[Items listed in a dataset]

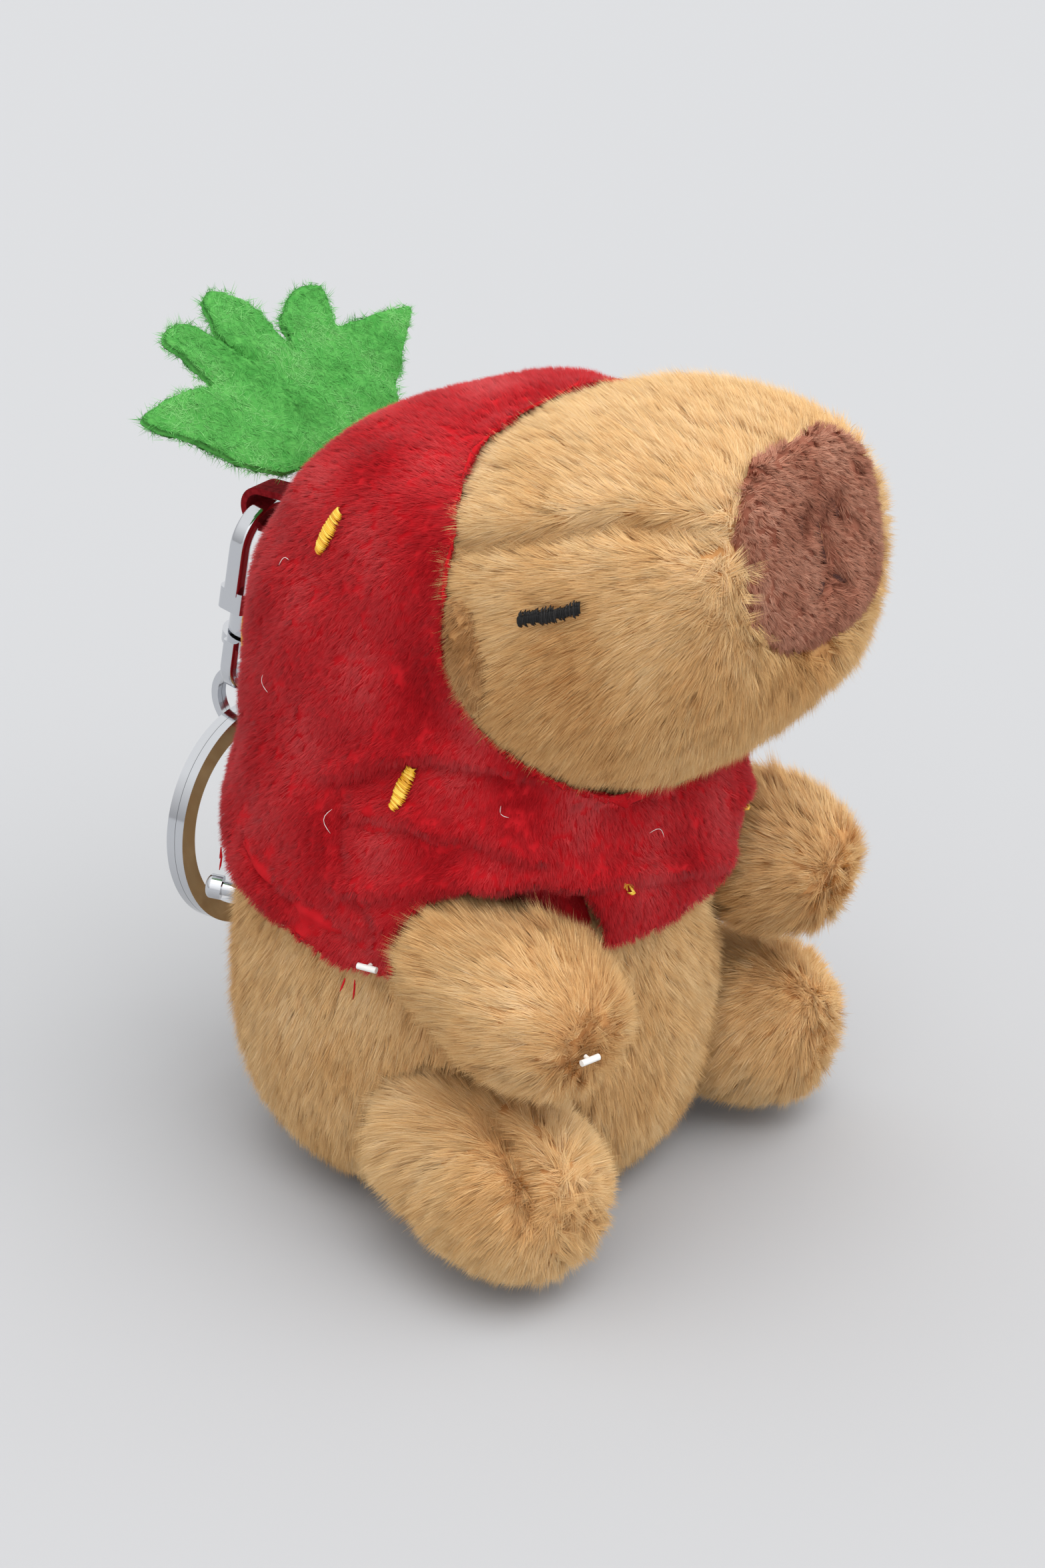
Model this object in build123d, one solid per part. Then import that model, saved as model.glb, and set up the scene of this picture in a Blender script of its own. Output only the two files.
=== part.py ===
from build123d import *
import os
from math import cos, radians, sin

# Plush animal keychain in a hooded strawberry cape, with clasp and split ring.
# Millimetres, +Z up. The animal faces -Y and its own left side is +X, so its
# right side is -X. The origin is on the ground below the middle of the body.

os.makedirs("parts", exist_ok=True)

# Covers and fillings
PILE_CLOTH = 1.4          # thickness of the tan cover cloth
GAP = 0.3                 # clearance between soft parts that move on each other
SKIN_GAP = 0.15           # clearance between layers of one body
ROOM_STEP = 0.06          # extra clearance of each further step of a limb's travel
HEAD_POWER = 2.5          # squareness of the head's cross-sections
BODY_POWER = 2.3

# Head: (y, half width, half height, middle z), back of the skull to the muzzle
HEAD_BACK = (23.5, 78.0)
HEAD_SECTIONS = [
    (21.5, 9.5, 7.5, 77.8),
    (15.0, 18.0, 14.6, 78.7),
    (2.0, 23.8, 19.4, 80.9),
    (-11.0, 25.6, 21.2, 82.7),
    (-19.0, 27.6, 23.2, 83.7),
    (-32.0, 26.8, 23.4, 84.8),
    (-43.0, 22.2, 19.0, 87.2),
    (-48.8, 15.5, 12.6, 87.2),
]
HEAD_FRONT = (-50.6, 87.0)
HEAD_MIDDLE_Y = -15.0
HEAD_HALF_LENGTH = 40.0

# Body: (z, half width, half depth, middle y), from the flat base to the neck
BODY_SECTIONS = [
    (0.0, 17.5, 18.0, 0.0),
    (4.0, 23.5, 24.5, 0.3),
    (10.0, 27.4, 28.4, 0.6),
    (19.0, 29.4, 30.4, 0.9),
    (28.5, 29.6, 30.6, 0.9),
    (38.5, 28.6, 29.4, 0.6),
    (49.5, 25.6, 26.2, 0.0),
    (59.5, 21.0, 21.0, -1.5),
    (68.5, 15.5, 15.5, -4.0),
]

# Cape and hood back: (z, half width, half depth, middle y), hem to crown
CLOAK_THICK = 2.2
NECK_SEAM = 62.0
CLOAK_SECTIONS = [
    (34.0, 31.5, 32.2, 0.4),
    (42.0, 31.2, 32.0, 0.0),
    (53.0, 30.4, 32.0, -1.4),
    (63.0, 28.8, 30.4, -1.6),
    (73.0, 28.2, 28.2, -0.4),
    (82.0, 27.2, 26.2, 0.0),
]
CLOAK_CROWN = (92.0, 16.0, 16.0, 0.0)
HEM = [(-60.0, 41.5), (-30.0, 41.0), (-3.0, 36.8), (14.0, 41.0), (30.0, 45.5), (60.0, 46.0)]
HOOD_GROW = 2.2           # hood cloth over the head
FACE_RIM_Y = -15.0        # front edge of the hood beside the face

# Limbs: root centre on the right side, direction, length beyond the root
ARM_ROOT = (-24.5, -17.5, 41.0)
ARM_DIRECTION = (-0.14, -0.96, -0.22)
ARM_LENGTH = 21.5
ARM_RADII = (9.0, 11.0)
ARM_LIFT = 20.0           # degrees
LEG_ROOT = (-24.5, -13.5, 15.4)
LEG_DIRECTION = (-0.18, -0.97, -0.15)
LEG_LENGTH = 23.0
LEG_RADII = (10.0, 12.0)
LEG_SPLAY = 12.0          # degrees

# Leaf: felt calyx of five lobes, sewn across the back of the crown
LEAF_SEAM = (0.0, 22.4, 91.6)
LEAF_TILT = 40.0          # degrees above level, pointing back
LEAF_THICK = 1.6
LEAF_ROOT_HALF = 10.0
LEAF_LOBES = [(25.0, 12.0), (13.5, 20.5), (0.0, 23.5)]
LEAF_VALLEYS = [(17.0, 12.5), (6.0, 16.0)]

# Embroidery: seeds as (inside point, direction outwards), right side
SEED_SIZE = (3.0, 6.0, 0.8)
THREAD_GAP = 0.12         # below the threads of a seed
SEEDS = [
    ((0, 4.3, 91.2), (-1, 0, 0)),
    ((0, -4, 62), (-1, -0.2, 0.05)),
    ((-6, 0, 52), (-0.2, -1, 0)),
    ((-8, 0, 69), (-0.2, 1, 0)),
]
EYE_FROM = (0, -30, 89.7)
EYE_SIZE = (7.8, 1.7, 0.7)
EYE_SLANT = 20.0          # degrees, front end up
EAR_FROM = (0, -16, 81)
EAR_SIZE = (10.0, 16.0, 2.2)
NOSTRIL = ((3.9, 96.4), (3.1, 99.2))      # (across, height) of its two ends
BRIDGE = ((0.0, 97.2), (0.0, 92.2))
MOUTH_CORNER = (3.2, 89.0)
MOUTH_START = (0.9, 90.6)
THREAD_RADIUS = 0.5
NOSE_HEIGHT = 94.4
NOSE_SIZE = (28.4, 22.6)   # across, up
NOSE_CORNER = 9.5

# Hardware: along the clasp, distances run down from the middle of the hook's crown
PIVOT = (0.0, 33.2, 80.6)     # middle of the hook's crown, in the fabric loop
CLASP_TILT = 11.0             # degrees, the clasp leans on the back of the hood
LOOP_INNER = 2.0
LOOP_CLOTH = 0.9
LOOP_WIDTH = 4.0
HOOK_RADIUS = 4.8             # middle line of the hook's crown
HOOK_ACROSS = 2.0
HOOK_THROUGH = 2.4
NOSE_END = 5.4
YOKE_TOP = 10.6
YOKE_END = 13.6
YOKE_HALF = 5.6
YOKE_DEPTH = 4.2
SLOT_WIDTH = 2.5
BARREL_RADIUS = 3.0
BARREL_END = 18.2
CHAMBER = (15.4, 16.9, 2.0)   # start, end, radius of the room for the rivet's head
GATE_PIN = (3.5, 11.9)        # across, down
GATE_PIN_RADIUS = 0.6
GATE_HUB_RADIUS = 1.4
GATE_WIDTH = 2.2
RUNNING = 0.05                # radial clearance of turning fits
RIVET_RADIUS = 1.0
PLATE_TOP = 18.5
PLATE_THICK = 1.5
SHACKLE_WIRE = 1.6
SHACKLE_DEPTH = 2.0
SHACKLE_HALF = 4.6
SHACKLE_DROP = 26.0           # pivot to the middle of the shackle's lower wire
WIRE_REACH = 1.15             # from the middle of the shackle's wire to the link ring
LINK_OUTER = 5.0
LINK_WIRE = 1.05
LINK_STRIP = 0.8
LINK_REACH = 1.05             # from the middle of the link ring's wire to the split ring
RING_OUTER = 15.0
RING_WIRE = 2.5
RING_STRIP = 1.3
TURN_GAP = 0.06               # between the two turns of a ring
STUD_FROM = (-15.0, 0.0, 33.5)
STUD_RADIUS = 1.6
STUD_STAND = 3.2          # height of the stud's rim above the body's skin
STUD_RIM = 1.4

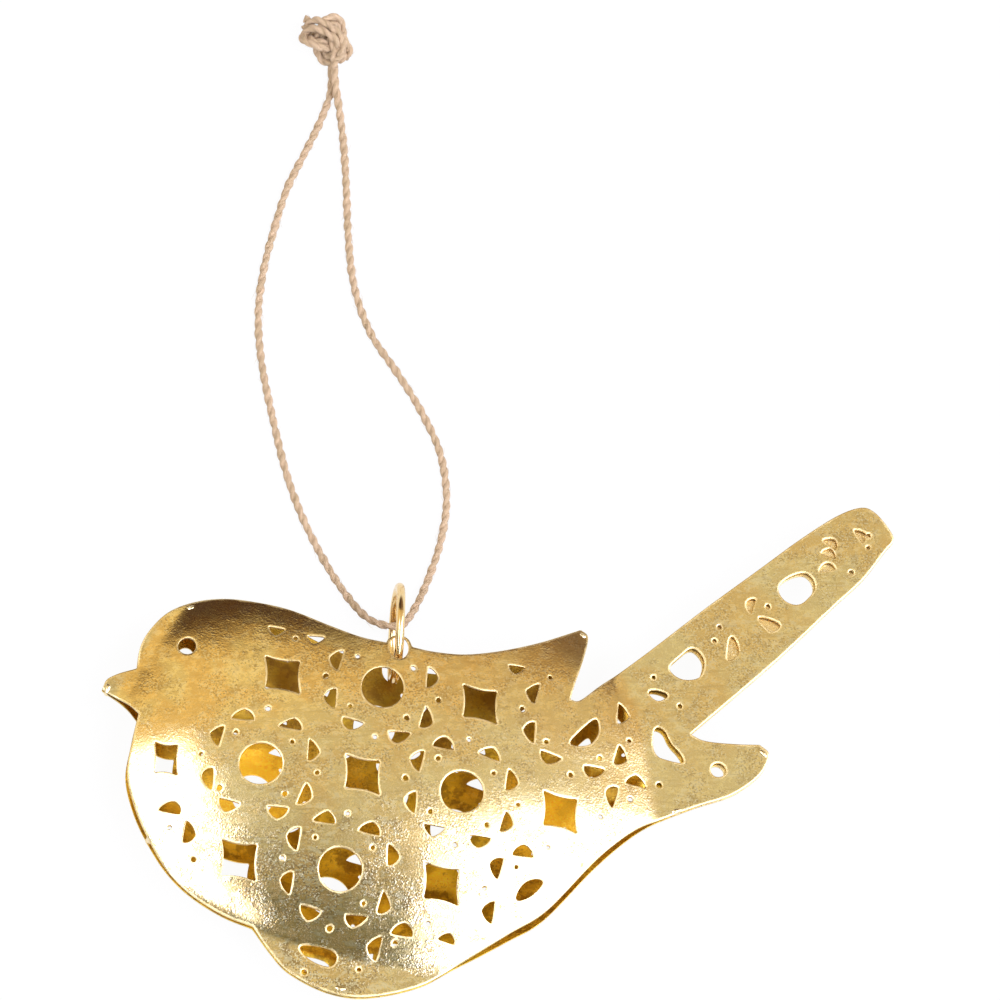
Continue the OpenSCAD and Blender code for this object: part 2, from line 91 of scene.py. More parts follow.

• **Aim of the exercise**: Copy all lines from the material that contain "object".

• **Finished answer**:
Model this object in build123d, one solid per part. Then import that model, saved as model.glb, and set up the scene of this picture in a Blender script of its own. Output only the two files.
Continue the OpenSCAD and Blender code for this object: part 2, from line 91 of scene.py. More parts follow.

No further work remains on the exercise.